Hybrid CoE organized the fifth Cyber Power Symposium on Hybrid Conflict and Warfare (CPH) on 3 October. This year’s online symposium, entitled ‘The cyber and hybrid aspects of cognitive warfare/superiority’, was organized for the first time together with the European Defence Agency (EDA). It drew experts from 33 Hybrid CoE Participating States, the EU and NATO, as well as from Australia, Japan, Ukraine, Liechtenstein, and Switzerland.
Questions addressed during the event included the role of artificial intelligence and quantum computing in cognitive warfare, possible countermeasures, and the potential need for an additional concept of cognitive defence to counter information, psychological and cyber elements as a part of hybrid defence.
The first panel discussed countering cognitive warfare, especially in relation to the cyber-information-influence nexus and operations that can be carried out within it.
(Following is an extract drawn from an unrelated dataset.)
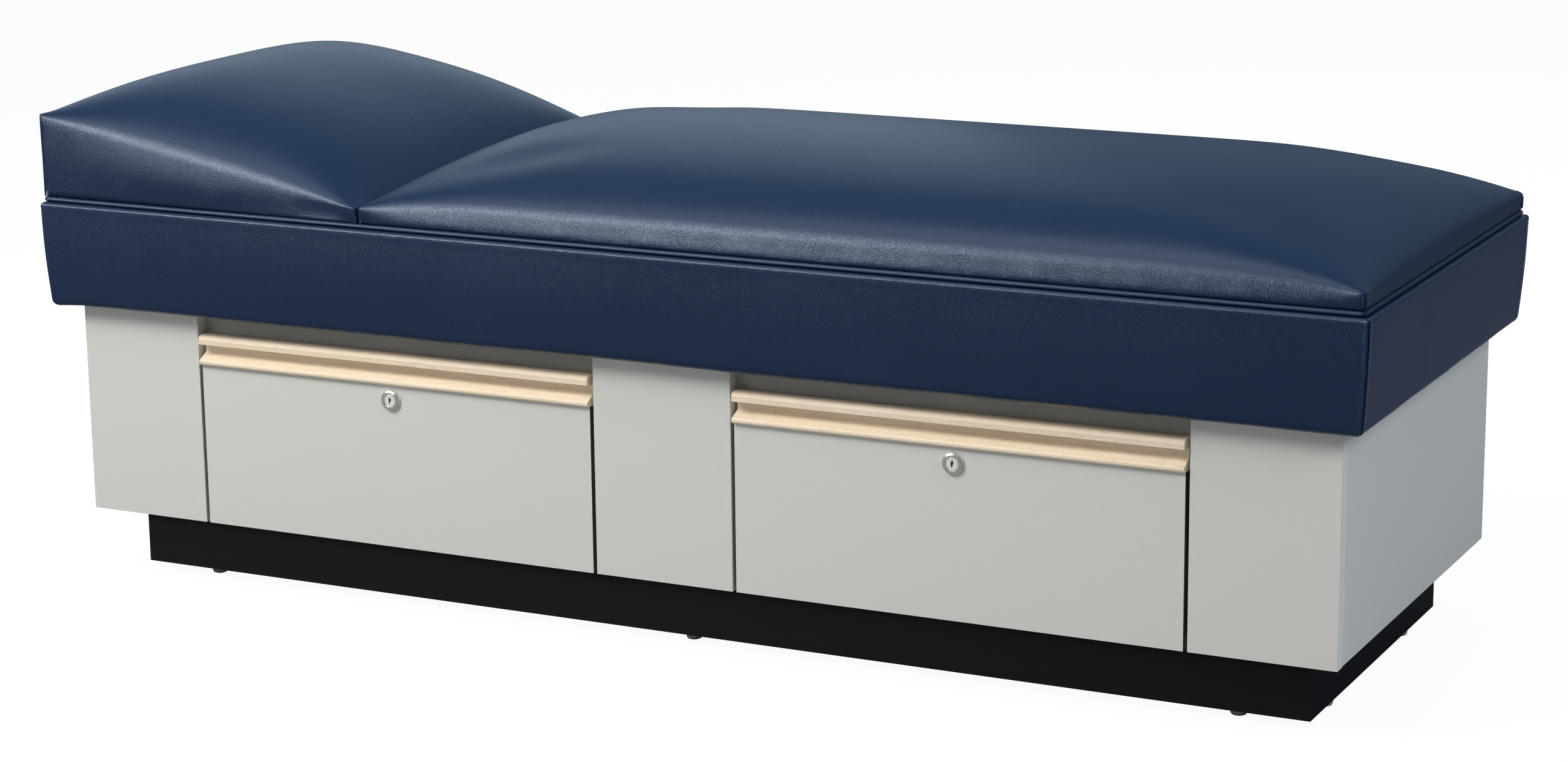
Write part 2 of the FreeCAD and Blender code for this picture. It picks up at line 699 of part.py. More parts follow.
# ---------------------------------------------------------------- couch top frame
FRAME_X, FRAME_Y = "-couch_length/2+rail_inset", "-couch_width/2+rail_inset"
FRAME_LENGTH, FRAME_WIDTH = "couch_length-2*rail_inset", "couch_width-2*rail_inset"


def couch_frame():
    """Long rails, end rails and crossbars under the plywood deck."""
    bottom = "apron_bottom+vinyl"
    height = "apron_height-2*vinyl-deck_thick"
    inner_y = FRAME_Y + "+rail_thick"
    inner_width = FRAME_WIDTH + "-2*rail_thick"
    for label, y in (("couch_front_rail", FRAME_Y),
                     ("couch_back_rail", "couch_width/2-rail_inset-rail_thick")):
        keep(board(label, FRAME_X, y, bottom, FRAME_LENGTH, "rail_thick", height))

    end_rail = board("couch_end_rail_master", "0", "0", "0", "rail_thick", inner_width,
                     height)
    group("couch_end_rails", end_rail,
          [(x, inner_y, bottom, UPRIGHT)
           for x in (FRAME_X, "couch_length/2-rail_inset-rail_thick")])

    # the crossbars rest on the cabinet's top
    crossbar = board("crossbar_master", "0", "0", "0", "crossbar_width", inner_width,
                     "apron_height-vinyl-deck_thick")
    drill(crossbar, "+Z",
          [("crossbar_width/2", shift("couch_width/2-rail_inset-rail_thick", y),
            "screw_radius") for y in TOP_SCREWS_Y],
          "0", "short_screw-board")
    group("couch_crossbars", crossbar,
          [(x + "-crossbar_width/2", inner_y, "apron_bottom", UPRIGHT)
           for x in CROSSBARS_X])

    keep(board("deck_board", FRAME_X, FRAME_Y, "apron_bottom+apron_height-vinyl-deck_thick",
               FRAME_LENGTH, FRAME_WIDTH, "deck_thick"))


couch_frame()


# ---------------------------------------------------------------- skirt
def fillet(body, name, radius, chosen):
    """Rounds the edges of the body's tip that chosen(bounding box) picks."""
    base = body.Tip
    names = ["Edge%d" % (i + 1) for i, e in enumerate(base.Shape.Edges)
             if chosen(e.BoundBox)]
    feature = body.newObject("PartDesign::Fillet", name)
    feature.Base = (base, names)
    feature.setExpression("Radius", bound(radius))
    doc.recompute()


def skirt_solid(label, inset):
    """The skirt's full outline, drawn in by the inset, with rolled top and bottom edges."""
    body = board(label, "-couch_length/2+apron_taper+" + inset,
                 "-couch_width/2+apron_taper+" + inset, "apron_bottom+" + inset,
                 "couch_length-2*apron_taper-2*" + inset,
                 "couch_width-2*apron_taper-2*" + inset, "apron_height-2*" + inset)
    body.Tip.setExpression("TaperAngle", bound("atan(apron_taper / apron_height)"))
    doc.recompute()
    top = body.Tip.Shape.BoundBox.ZMax
    fillet(body, label + "_corners", "skirt_corner-" + inset,
           lambda box: box.ZLength > 100)
    for level in (top, 0.0):
        fillet(body, label + "_roll", "skirt_roll-" + inset,
               lambda box: abs(box.ZMin - level) < 1e-3 and abs(box.ZMax - level) < 1e-3)
    return body


def cutter(name, x, y, z, length, width, height):
    box = doc.addObject("Part::Box", name)
    box.setExpression("Length", bound(length))
    box.setExpression("Width", bound(width))
    box.setExpression("Height", bound(height))
    bind_place(box, x, y, z)
    return box


def cut(label, base, tool):
    result = doc.addObject("Part::Cut", label)
    result.Label = label
    result.Base = base
    result.Tool = tool
    keep(result)


def skirt():
    """The cover, and the thin foam between it and the frame."""
    skin = skirt_solid("skirt_skin", "0")
    former = skirt_solid("skirt_former", "vinyl")
    # the cover turns over the deck at the top and under the rails at the bottom
    top_mouth = cutter("skirt_top_mouth", "-couch_length/2+top_turn",
                       "-couch_width/2+top_turn", "apron_bottom+apron_height-cutter_reach",
                       "couch_length-2*top_turn", "couch_width-2*top_turn",
                       "2*cutter_reach")
    low_mouth = cutter("skirt_low_mouth", "-end_panels_length/2-mouth_end_gap",
                       "-half_depth-mouth_side_gap", "apron_bottom-cutter_reach",
                       "end_panels_length+2*mouth_end_gap",
                       "2*half_depth+2*mouth_side_gap", "low_mouth_height")
    removed = doc.addObject("Part::MultiFuse", "skirt_removed")
    removed.Shapes = [former, top_mouth, low_mouth]
    cut("apron_cover", skin, removed)
    core = cutter("skirt_core", FRAME_X, FRAME_Y, "apron_bottom-cutter_reach",
                  FRAME_LENGTH, FRAME_WIDTH, "apron_height+2*cutter_reach")
    cut("apron_padding", former, core)


def welt_cord():
    """A cord that follows the skirt's top edge, swept round a rounded rectangle."""
    half_x, half_y = "couch_length/2-welt_inset", "couch_width/2-welt_inset"
    out_x, out_y = num(half_x), num(half_y)
    corner = SIZE["welt_corner"]
    in_x, in_y = out_x - corner, out_y - corner
    welt = new_body("welt_cord", "0", "0", "welt_height")
    path = new_sketch(welt, "XY_Plane")
    # straight run from start to end, then the centre and start angle of the next bend
    for start, end, centre, angle in (
        ((-in_x, -out_y), (in_x, -out_y), (in_x, -in_y), -90),
        ((out_x, -in_y), (out_x, in_y), (in_x, in_y), 0),
        ((in_x, out_y), (-in_x, out_y), (-in_x, in_y), 90),
        ((-out_x, in_y), (-out_x, -in_y), (-in_x, -in_y), 180),
    ):
        path.addGeometry(Part.LineSegment(Vector(*start, 0), Vector(*end, 0)), False)
        bend = Part.Circle(Vector(*centre, 0), Vector(0, 0, 1), corner)
        path.addGeometry(
            Part.ArcOfCircle(bend, math.radians(angle), math.radians(angle + 90)), False)
    for i in range(8):
        path.addConstraint(Sketcher.Constraint("Tangent", i, 2, (i + 1) % 8, 1))
    for i in (0, 4):
        path.addConstraint(Sketcher.Constraint("Horizontal", i))
    for i in (2, 6):
        path.addConstraint(Sketcher.Constraint("Vertical", i))
    for i in (3, 5, 7):
        path.addConstraint(Sketcher.Constraint("Equal", 1, i))
    dimension(path, "Radius", (1,), "welt_corner")
    dimension(path, "DistanceX", (-1, 1, 2, 1), half_x)
    dimension(path, "DistanceY", (-1, 1, 4, 1), half_y)
    dimension(path, "DistanceX", (6, 1, -1, 1), half_x)
    dimension(path, "DistanceY", (0, 1, -1, 1), half_y)
    ring = new_sketch(welt, "XZ_Plane")
    circle(ring, half_x, "0", "welt_radius")
    pipe = welt.newObject("PartDesign::AdditivePipe", "welt_pipe")
    pipe.Profile = ring
    pipe.Spine = path
    keep(welt)


skirt()
welt_cord()

# ---------------------------------------------------------------- cushion and pillow
# along runs from -1 at the head end of a piece to 1 at its foot end; across runs from -1
# to 1 over its width.
SECTIONS = 15
SECTION_POINTS = 17


def bulge(place, power, root):
    """A dome from 1 at place 0 to 0 at -1 and 1: power squares its shoulders, and a
    smaller root makes its ends steeper."""
    return max(0.0, 1.0 - abs(place) ** power) ** root


def stations(count, crowding):
    """Places from -1 to 1, closer together towards the ends."""
    places = []
    for i in range(count):
        even = -1.0 + 2.0 * i / (count - 1)
        places.append(math.copysign(1 - (1 - abs(even)) ** crowding, even))
    return places


def crowned(x0, x1, half, edge, crown, drop):
    """A closed crowned solid: sections across the couch, joined along its length.
    edge(along) and crown(along, across) give heights; drop lowers the whole top."""
    base = SIZE["cushion_base"]
    wires = []
    for along in stations(SECTIONS, crowding=1.6):
        x = x0 + (x1 - x0) * (along + 1) / 2
        edge_z = edge(along) - drop
        top = Part.BSplineCurve()
        top.interpolate([Vector(x, half * across, edge_z + crown(along, across))
                         for across in stations(SECTION_POINTS, crowding=1.9)])
        ring = [(half, edge_z), (half - SIZE["cushion_tuck"], base)]
        ring += [(-y, z) for y, z in reversed(ring)]
        ring = [Vector(x, y, z) for y, z in ring]
        edges = [top.toShape()]
        edges += [Part.makeLine(a, b) for a, b in zip(ring, ring[1:])]
        wires.append(Part.Wire(edges))
    return Part.makeLoft(wires, True, True)


def main_edge(along):
    return SIZE["cushion_edge"]


def main_crown(along, across):
    return (SIZE["cushion_crown"] * bulge(along, power=6.46, root=0.552)
            * bulge(across, power=1.778, root=0.36))


def pillow_line(along):
    """The pillow's side edge falls straight from the head end to the cushion's edge."""
    part = (along + 1) / 2
    return SIZE["pillow_edge"] + (SIZE["cushion_edge"] - SIZE["pillow_edge"]) * part


def pillow_dome(along, across):
    part = (along + 1) / 2
    # the exponent moves the dome's peak a little towards the head end
    skewed = 2 * part ** 0.924 - 1 if part > 0 else -1.0
    return (SIZE["pillow_crown"] * bulge(skewed, power=2.562, root=0.781)
            * bulge(across, power=3.123, root=0.45))


def feature(label, shape):
    piece = doc.addObject("Part::Feature", label)
    piece.Label = label
    piece.Shape = shape
    keep(piece)


def upholstery(label, x0, x1, low_x0, low_x1, edge, crown):
    """A foam and its cover. low_x0 and low_x1 bound the foam's low part, inside the welt."""
    skin = SIZE["vinyl"]
    half = SIZE["cushion_half"]
    outer = crowned(x0, x1, half, edge, crown, drop=0.0)
    inner = crowned(x0 + skin, x1 - skin, half - skin, edge, crown, drop=skin)
    deck_top = num("apron_bottom+apron_height-vinyl")
    low_y = num("couch_width/2-foam_setback-welt_inset")
    low = Part.makeBox(low_x1 - low_x0, 2 * low_y, SIZE["cushion_base"] - deck_top,
                       Vector(low_x0, -low_y, deck_top))
    feature(label + "_foam", inner.fuse(low).removeSplitter())
    feature(label + "_cover", outer.cut(inner))


low_end = num("couch_length/2-foam_setback-welt_inset")
upholstery("main_cushion", num("pillow_seam+seam_gap"), SIZE["cushion_end"],
           num("pillow_seam+seam_gap+vinyl"), low_end, main_edge, main_crown)
upholstery("pillow", -SIZE["head_end"], num("pillow_seam-seam_gap"),
           -low_end, num("pillow_seam-seam_gap-vinyl"), pillow_line, pillow_dome)

# ---------------------------------------------------------------- checks and export
doc.recompute()
bad = []
for item in doc.Objects:
    if any(word in ("Invalid", "Error") for word in item.State):
        bad.append("%s: %s" % (item.Name, item.State))
seen = set()
for node in NODES:
    if node.Shape.isNull() or not node.Shape.isValid() or not node.Shape.Solids:
        bad.append("%s: no valid solid" % node.Label)
    if node.Label in seen:
        bad.append("%s: label used twice" % node.Label)
    seen.add(node.Label)
if bad:
    raise RuntimeError("; ".join(bad))
os.makedirs("parts", exist_ok=True)
for node in NODES:
    node.Shape.exportStep(os.path.join("parts", node.Label + ".step"))
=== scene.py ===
# An upholstered recovery couch: a long crowned cushion, a raised head pillow and a hanging
# skirt on a laminate cabinet with two drawers. The length lies along X with the head end at
# -X, the front with its drawers faces -Y, and the floor is at z = 0.
# Meshes are worked out in millimetres and stored in metres. Materials, lights and camera
# are in metres. The CAD pieces give the places and sizes.
import math

import bmesh
import bpy
import numpy as np
from mathutils import Matrix, Vector


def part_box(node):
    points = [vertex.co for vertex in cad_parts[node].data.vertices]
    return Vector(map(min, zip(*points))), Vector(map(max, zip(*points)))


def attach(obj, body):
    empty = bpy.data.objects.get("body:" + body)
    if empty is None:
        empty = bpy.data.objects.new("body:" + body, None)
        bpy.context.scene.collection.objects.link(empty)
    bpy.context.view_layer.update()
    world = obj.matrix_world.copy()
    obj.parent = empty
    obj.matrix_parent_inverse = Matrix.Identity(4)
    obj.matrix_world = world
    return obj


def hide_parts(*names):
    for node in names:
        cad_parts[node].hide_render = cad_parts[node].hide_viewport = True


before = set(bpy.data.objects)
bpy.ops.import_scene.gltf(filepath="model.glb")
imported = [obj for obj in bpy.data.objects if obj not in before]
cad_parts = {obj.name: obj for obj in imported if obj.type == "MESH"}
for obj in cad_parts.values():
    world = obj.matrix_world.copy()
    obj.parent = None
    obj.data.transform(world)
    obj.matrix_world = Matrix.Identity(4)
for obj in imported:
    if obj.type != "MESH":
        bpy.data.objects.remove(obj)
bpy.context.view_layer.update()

scene = bpy.context.scene
collection = scene.collection


def box_mm(node):
    lo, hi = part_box(node)
    return np.array(lo) * 1000.0, np.array(hi) * 1000.0


# ------------------------------------------------------------------ shader node helpers
def tinted(colour, factor, lift=0.0):
    return tuple(min(1, c * factor + lift) for c in colour)


def axis_scale(axis, along, across=1):
    """A mapping scale with its own value along one axis; all the same if axis is None."""
    return tuple(along if a == axis else across for a in "XYZ")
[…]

Cases from Australia, Austria, Canada, and the USA were discussed. One of the conclusions was that state actors may achieve cognitive superiority by regulation and laws or by educational empowerment.
The second panel focused on the relationship between hybrid warfare and cognitive threats. With the changing international order and rapid technological advances, it is important to respond to new ‘ways of warfare’, including the threats emanating from the cognitive domain.
Cognitive superiority can be seen as the goal of modern information and cyber warfare, relying on access to information, pervasive surveillance, personalized persuasion, and new technologies. One of the takeaways from the symposium was that cognitive superiority is nothing new – it is part of or included in hybrid threats, but there is also a cognitive domain. Hence, we must start to think about hybrid threats in a more sophisticated way.